:: WRITTEN PROBLEM ::
Write out each record again exactly as it stands.

:: EXTRACTED RECORDS ::
********
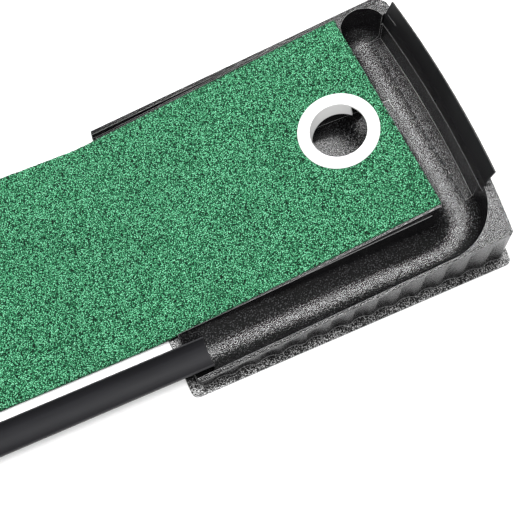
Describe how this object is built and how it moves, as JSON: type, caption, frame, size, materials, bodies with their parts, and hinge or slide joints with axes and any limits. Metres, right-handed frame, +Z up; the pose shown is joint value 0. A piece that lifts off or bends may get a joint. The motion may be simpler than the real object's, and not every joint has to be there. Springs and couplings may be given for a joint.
{
  "type": "practice putting mat",
  "caption": "Practice putting mat: a rolled turf strip runs up a formed plastic ramp to a cup, with a rear gutter, backstop and side track that return the ball.",
  "frame": {"origin": "middle of the footprint, on the floor", "axes": "+X along the mat towards the cup, +Y across the mat away from the return track, +Z up"},
  "size_m": [2.8304, 0.398, 0.1],
  "materials": {
    "formed_plastic": "pebble-grained black thermoformed sheet, slightly glossy",
    "smooth_plastic": "smooth black, satin",
    "white_plastic": "smooth white, semi-gloss",
    "hook_tape": "black hook tape",
    "loop_tape": "black loop tape",
    "turf": "dense short curled pile, green with darker and lighter flecks",
    "rubber_backing": "matt black foamed rubber",
    "track_plastic": "matt dark grey extruded plastic",
    "coupler_plastic": "matt black moulded plastic"
  },
  "bodies": {
    "tray": {"tray": "formed_plastic", "hook_strip_near": "hook_tape", "hook_strip_far": "hook_tape"},
    "backstop": {"backstop": "smooth_plastic"},
    "mat": {"turf_ramp": "turf", "turf_flat": "turf", "backing_ramp": "rubber_backing", "backing_flat": "rubber_backing", "loop_strip_near": "loop_tape", "loop_strip_far": "loop_tape"},
    "cup_ring": {"cup_ring": "white_plastic"},
    "track_upper": {"track_upper": "track_plastic", "coupler_upper": "coupler_plastic"},
    "track_middle": {"track_middle": "track_plastic", "coupler_lower": "coupler_plastic"},
    "track_lower": {"track_lower": "track_plastic"},
    "roll_1": {"turf_roll_1": "turf", "backing_roll_1": "rubber_backing"},
    "roll_2": {"turf_roll_2": "turf", "backing_roll_2": "rubber_backing"},
    "roll_3": {"turf_roll_3": "turf", "backing_roll_3": "rubber_backing"},
    "roll_4": {"turf_roll_4": "turf", "backing_roll_4": "rubber_backing"},
    "roll_5": {"turf_roll_5": "turf", "backing_roll_5": "rubber_backing"}
  },
  "joints": [
    {"name": "backstop_lift", "type": "slide", "parent": "tray", "child": "backstop", "axis": [0, 0, 1], "range_m": [0, 0.08]},
    {"name": "mat_lift", "type": "slide", "parent": "tray", "child": "mat", "axis": [0, 0, 1], "range_m": [0, 0.15]},
    {"name": "ring_lift", "type": "slide", "parent": "mat", "child": "cup_ring", "axis": [-0.1961, 0, 0.9806], "range_m": [0, 0.06]},
    {"name": "track_pull", "type": "slide", "parent": "tray", "child": "track_upper", "axis": [-1, 0, -0.0039], "range_m": [0, 0.06]},
    {"name": "track_upper_joint", "type": "slide", "parent": "track_upper", "child": "track_middle", "axis": [-1, 0, -0.0039], "range_m": [0, 0.05]},
    {"name": "track_lower_joint", "type": "slide", "parent": "track_middle", "child": "track_lower", "axis": [-1, 0, -0.0039], "range_m": [0, 0.05]},
    {"name": "curl_1", "type": "hinge", "parent": "mat", "child": "roll_1", "pos_m": [-0.81524, 0, 0.0053], "axis": [0, 1, 0], "range_deg": [0, 50]},
    {"name": "curl_2", "type": "hinge", "parent": "roll_1", "child": "roll_2", "pos_m": [-0.93524, 0, 0.0053], "axis": [0, 1, 0], "range_deg": [0, 50]},
    {"name": "curl_3", "type": "hinge", "parent": "roll_2", "child": "roll_3", "pos_m": [-1.05524, 0, 0.0053], "axis": [0, 1, 0], "range_deg": [0, 50]},
    {"name": "curl_4", "type": "hinge", "parent": "roll_3", "child": "roll_4", "pos_m": [-1.17524, 0, 0.0053], "axis": [0, 1, 0], "range_deg": [0, 50]},
    {"name": "curl_5", "type": "hinge", "parent": "roll_4", "child": "roll_5", "pos_m": [-1.29524, 0, 0.0053], "axis": [0, 1, 0], "range_deg": [0, 50]}
  ],
  "couplings": [
    {"joint": "curl_2", "follows": "curl_1", "ratio": 1},
    {"joint": "curl_3", "follows": "curl_1", "ratio": 1},
    {"joint": "curl_4", "follows": "curl_1", "ratio": 1},
    {"joint": "curl_5", "follows": "curl_1", "ratio": 1}
  ]
}
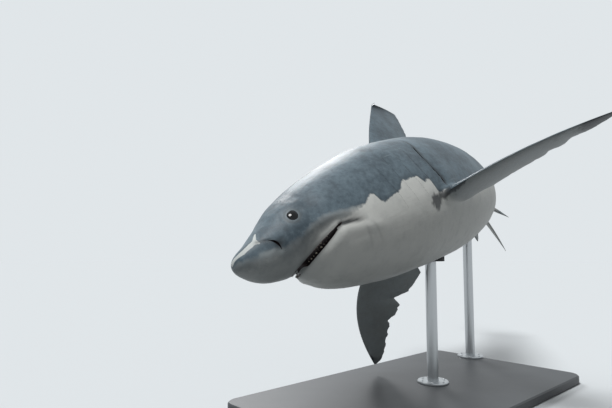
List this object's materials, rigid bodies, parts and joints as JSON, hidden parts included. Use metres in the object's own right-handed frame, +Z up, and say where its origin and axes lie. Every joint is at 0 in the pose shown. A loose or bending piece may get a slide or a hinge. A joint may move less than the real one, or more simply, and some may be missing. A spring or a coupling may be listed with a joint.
{
  "type": "great white shark display model",
  "caption": "Life-size great white shark in a banked, nose-down glide, tail swung aside, mouth slightly open, held over a flat plinth by two upright rods.",
  "frame": {"origin": "middle of the display stand's underside, on the floor", "axes": "+Z up; -Y is the way the snout points, seen from above; +X is the side of the animal's left pectoral fin"},
  "size_m": [2.5581, 3.9756, 2.1594],
  "materials": {
    "slate_skin": "satin",
    "pale_skin": "satin",
    "fin_skin": "satin",
    "eye": "gloss",
    "stand_paint": "satin",
    "stand_steel": "satin",
    "stand_rubber": "matte"
  },
  "bodies": {
    "root": {"snout": "slate_skin", "head": "slate_skin", "gill_region": "slate_skin", "trunk_front": "slate_skin", "trunk_middle": "slate_skin", "trunk_rear": "slate_skin", "tail_stock": "slate_skin", "lower_jaw": "pale_skin", "dorsal_fin": "fin_skin", "second_dorsal_fin": "fin_skin", "anal_fin": "fin_skin", "pectoral_fin_left": "fin_skin", "pectoral_fin_right": "fin_skin", "pelvic_fin_left": "fin_skin", "pelvic_fin_right": "fin_skin", "tail_fin_upper": "fin_skin", "tail_fin_lower": "fin_skin", "eye_left": "eye", "eye_right": "eye", "stand_base": "stand_paint", "stand_rod_front": "stand_steel", "stand_flange_front": "stand_steel", "stand_pad_front": "stand_rubber", "stand_rod_rear": "stand_steel", "stand_flange_rear": "stand_steel", "stand_pad_rear": "stand_rubber"}
  },
  "joints": []
}
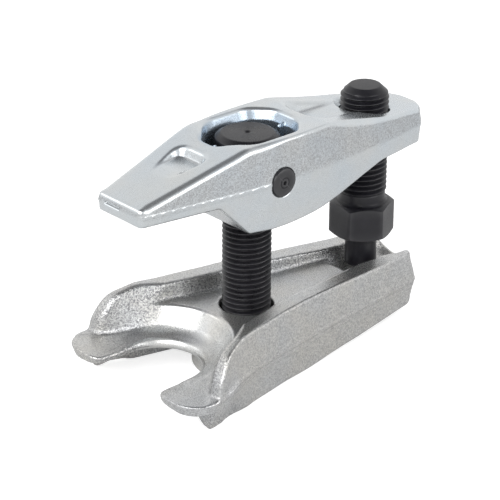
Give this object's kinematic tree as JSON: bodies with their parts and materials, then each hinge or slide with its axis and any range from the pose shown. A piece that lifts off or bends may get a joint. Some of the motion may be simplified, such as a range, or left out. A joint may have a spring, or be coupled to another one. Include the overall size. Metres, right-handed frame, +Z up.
********
:: SOLUTION TO THE PROBLEM ::
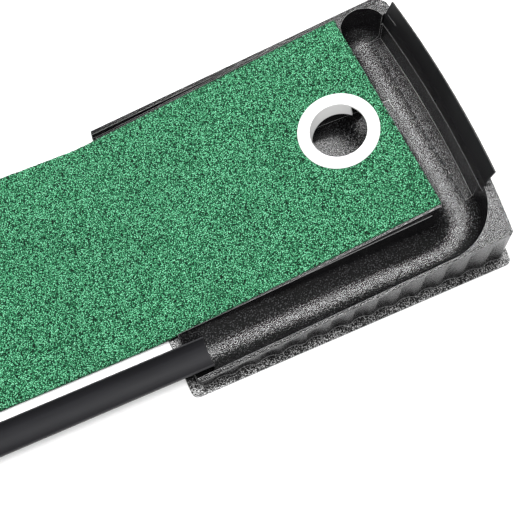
Describe how this object is built and how it moves, as JSON: type, caption, frame, size, materials, bodies with their parts, and hinge or slide joints with axes and any limits. Metres, right-handed frame, +Z up; the pose shown is joint value 0. A piece that lifts off or bends may get a joint. The motion may be simpler than the real object's, and not every joint has to be there. Springs and couplings may be given for a joint.
{
  "type": "practice putting mat",
  "caption": "Practice putting mat: a rolled turf strip runs up a formed plastic ramp to a cup, with a rear gutter, backstop and side track that return the ball.",
  "frame": {"origin": "middle of the footprint, on the floor", "axes": "+X along the mat towards the cup, +Y across the mat away from the return track, +Z up"},
  "size_m": [2.8304, 0.398, 0.1],
  "materials": {
    "formed_plastic": "pebble-grained black thermoformed sheet, slightly glossy",
    "smooth_plastic": "smooth black, satin",
    "white_plastic": "smooth white, semi-gloss",
    "hook_tape": "black hook tape",
    "loop_tape": "black loop tape",
    "turf": "dense short curled pile, green with darker and lighter flecks",
    "rubber_backing": "matt black foamed rubber",
    "track_plastic": "matt dark grey extruded plastic",
    "coupler_plastic": "matt black moulded plastic"
  },
  "bodies": {
    "tray": {"tray": "formed_plastic", "hook_strip_near": "hook_tape", "hook_strip_far": "hook_tape"},
    "backstop": {"backstop": "smooth_plastic"},
    "mat": {"turf_ramp": "turf", "turf_flat": "turf", "backing_ramp": "rubber_backing", "backing_flat": "rubber_backing", "loop_strip_near": "loop_tape", "loop_strip_far": "loop_tape"},
    "cup_ring": {"cup_ring": "white_plastic"},
    "track_upper": {"track_upper": "track_plastic", "coupler_upper": "coupler_plastic"},
    "track_middle": {"track_middle": "track_plastic", "coupler_lower": "coupler_plastic"},
    "track_lower": {"track_lower": "track_plastic"},
    "roll_1": {"turf_roll_1": "turf", "backing_roll_1": "rubber_backing"},
    "roll_2": {"turf_roll_2": "turf", "backing_roll_2": "rubber_backing"},
    "roll_3": {"turf_roll_3": "turf", "backing_roll_3": "rubber_backing"},
    "roll_4": {"turf_roll_4": "turf", "backing_roll_4": "rubber_backing"},
    "roll_5": {"turf_roll_5": "turf", "backing_roll_5": "rubber_backing"}
  },
  "joints": [
    {"name": "backstop_lift", "type": "slide", "parent": "tray", "child": "backstop", "axis": [0, 0, 1], "range_m": [0, 0.08]},
    {"name": "mat_lift", "type": "slide", "parent": "tray", "child": "mat", "axis": [0, 0, 1], "range_m": [0, 0.15]},
    {"name": "ring_lift", "type": "slide", "parent": "mat", "child": "cup_ring", "axis": [-0.1961, 0, 0.9806], "range_m": [0, 0.06]},
    {"name": "track_pull", "type": "slide", "parent": "tray", "child": "track_upper", "axis": [-1, 0, -0.0039], "range_m": [0, 0.06]},
    {"name": "track_upper_joint", "type": "slide", "parent": "track_upper", "child": "track_middle", "axis": [-1, 0, -0.0039], "range_m": [0, 0.05]},
    {"name": "track_lower_joint", "type": "slide", "parent": "track_middle", "child": "track_lower", "axis": [-1, 0, -0.0039], "range_m": [0, 0.05]},
    {"name": "curl_1", "type": "hinge", "parent": "mat", "child": "roll_1", "pos_m": [-0.81524, 0, 0.0053], "axis": [0, 1, 0], "range_deg": [0, 50]},
    {"name": "curl_2", "type": "hinge", "parent": "roll_1", "child": "roll_2", "pos_m": [-0.93524, 0, 0.0053], "axis": [0, 1, 0], "range_deg": [0, 50]},
    {"name": "curl_3", "type": "hinge", "parent": "roll_2", "child": "roll_3", "pos_m": [-1.05524, 0, 0.0053], "axis": [0, 1, 0], "range_deg": [0, 50]},
    {"name": "curl_4", "type": "hinge", "parent": "roll_3", "child": "roll_4", "pos_m": [-1.17524, 0, 0.0053], "axis": [0, 1, 0], "range_deg": [0, 50]},
    {"name": "curl_5", "type": "hinge", "parent": "roll_4", "child": "roll_5", "pos_m": [-1.29524, 0, 0.0053], "axis": [0, 1, 0], "range_deg": [0, 50]}
  ],
  "couplings": [
    {"joint": "curl_2", "follows": "curl_1", "ratio": 1},
    {"joint": "curl_3", "follows": "curl_1", "ratio": 1},
    {"joint": "curl_4", "follows": "curl_1", "ratio": 1},
    {"joint": "curl_5", "follows": "curl_1", "ratio": 1}
  ]
}
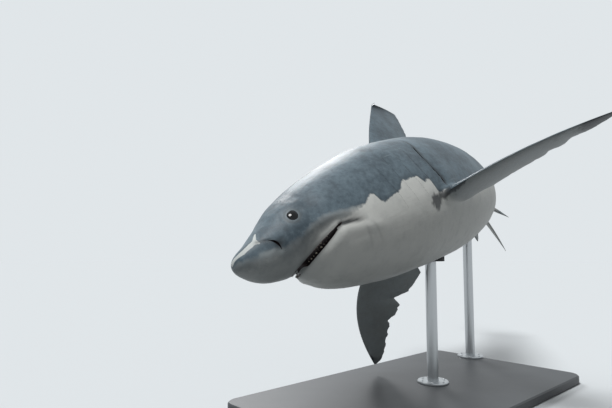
List this object's materials, rigid bodies, parts and joints as JSON, hidden parts included. Use metres in the object's own right-handed frame, +Z up, and say where its origin and axes lie. Every joint is at 0 in the pose shown. A loose or bending piece may get a slide or a hinge. A joint may move less than the real one, or more simply, and some may be missing. A spring or a coupling may be listed with a joint.
{
  "type": "great white shark display model",
  "caption": "Life-size great white shark in a banked, nose-down glide, tail swung aside, mouth slightly open, held over a flat plinth by two upright rods.",
  "frame": {"origin": "middle of the display stand's underside, on the floor", "axes": "+Z up; -Y is the way the snout points, seen from above; +X is the side of the animal's left pectoral fin"},
  "size_m": [2.5581, 3.9756, 2.1594],
  "materials": {
    "slate_skin": "satin",
    "pale_skin": "satin",
    "fin_skin": "satin",
    "eye": "gloss",
    "stand_paint": "satin",
    "stand_steel": "satin",
    "stand_rubber": "matte"
  },
  "bodies": {
    "root": {"snout": "slate_skin", "head": "slate_skin", "gill_region": "slate_skin", "trunk_front": "slate_skin", "trunk_middle": "slate_skin", "trunk_rear": "slate_skin", "tail_stock": "slate_skin", "lower_jaw": "pale_skin", "dorsal_fin": "fin_skin", "second_dorsal_fin": "fin_skin", "anal_fin": "fin_skin", "pectoral_fin_left": "fin_skin", "pectoral_fin_right": "fin_skin", "pelvic_fin_left": "fin_skin", "pelvic_fin_right": "fin_skin", "tail_fin_upper": "fin_skin", "tail_fin_lower": "fin_skin", "eye_left": "eye", "eye_right": "eye", "stand_base": "stand_paint", "stand_rod_front": "stand_steel", "stand_flange_front": "stand_steel", "stand_pad_front": "stand_rubber", "stand_rod_rear": "stand_steel", "stand_flange_rear": "stand_steel", "stand_pad_rear": "stand_rubber"}
  },
  "joints": []
}
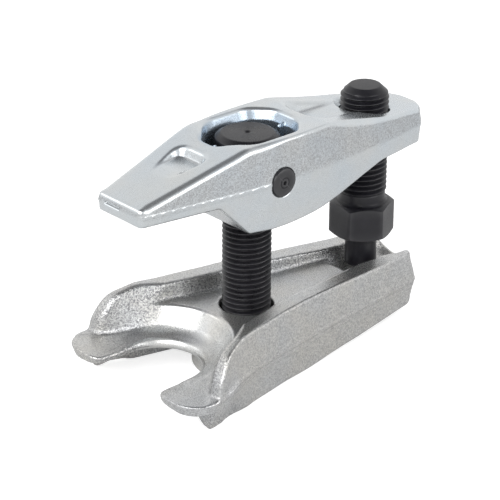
Give this object's kinematic tree as JSON: bodies with their parts and materials, then each hinge or slide with its axis and any range from the pose shown. A piece that lifts off or bends may get a joint. Some of the motion may be simplified, such as a range, or left out. A joint may have a spring, or be coupled to another one. Include the overall size. Metres, right-handed frame, +Z up.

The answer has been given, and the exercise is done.